Sex determination and Y chromosome analysis
We first determined the sex of F5 and F23 by counting the number of sequence reads mapped to X and Y chromosomes. The size of the X chromosome is 10 times larger than that of the Y chromosome in the human reference genome, meaning that if the ancient individual was male, the X:Y ratio of mapped reads would be close to 10:1.

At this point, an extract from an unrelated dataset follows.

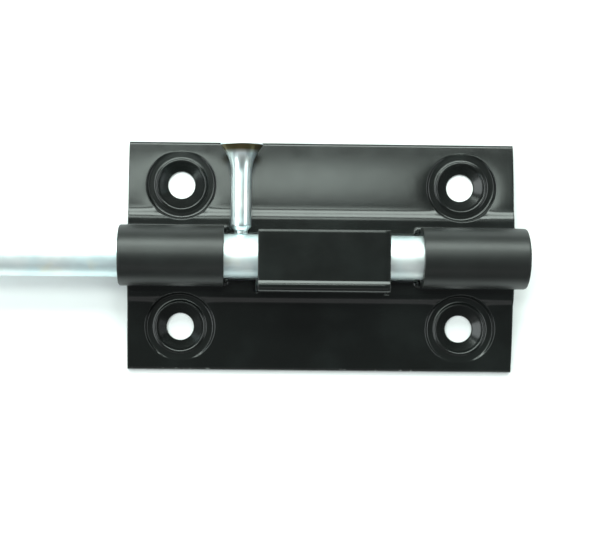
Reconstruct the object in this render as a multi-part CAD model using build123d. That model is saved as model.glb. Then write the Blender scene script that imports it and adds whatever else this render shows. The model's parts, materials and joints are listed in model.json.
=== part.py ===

For Y chromosome analysis, we retrieved the human Y chromosome nucleotide sites registered at the International Society of Genetic Genealogy (ISOGG) website (https://isogg.org/tree/ISOGG_YDNA_SNP_Index.html) and then prepared an mpileup file of F5 overlapping with the listed nucleotide sites. We then determined the haplogroup classification of F5 and compared the F5 Y chromosome sequence and 60505 SNP sites listed in 1000 genome project Y chromosome data (ftp://ftp.1000genomes.ebi.ac.uk/vol1/ftp/release/20130502/ALL.chrY.phase3_integrated_v2a.20130502.genotypes.vcf.gz); 24391 SNP site data were shared between them. A phylogenetic tree was generated for these sequences using MEGA7 (Kumar et al., 2016) with the following parameters: Tamura-Nei model, uniform rates, using all sites.
DNA authenticity analysis and error rate estimation
To clarify the authenticity of the mapped sequence reads, we checked the frequency of postmortem misincorporation and depurination, which are characteristic of ancient DNA, with mapDamage2.0 (Jónsson et al., 2013). After confirming the authenticity, we estimated the contamination frequency for mtDNA and for nuclear DNA sequences. For mtDNA, we followed the methods used by Kanzawa-Kiriyama et al. (2017), in which the consistency of reads mapping to the SNPs of mtDNA haplogroups and individual specific mutations was estimated. We also used Schmutzi software (cont-Deam.pl --library single) (Renaud et al., 2015), a tool that uses a Bayesian maximum as an a posteriori algorithm to estimate mtDNA contamination. For nuclear DNA, we used ANGSD software (‘MoM’ estimate from ‘Method 1’ and the ‘new_llh’ likelihood computation) (Korneliussen et al., 2014), which estimates contamination based on the X chromosome polymorphism rate in males. We followed the criteria of Fu et al. (2016), stating that libraries are effectively uncontaminated if their X chromosome contamination estimates are less than 2.5%. We also estimated the error rate based on the excess of derived alleles in ancient samples using ANGSD software (-doAncError -anc hg19ancNoChr.fa -ref hs37d5.fa). For error rate estimates, data in which 3–10 bases were trimmed from sequence termini were used.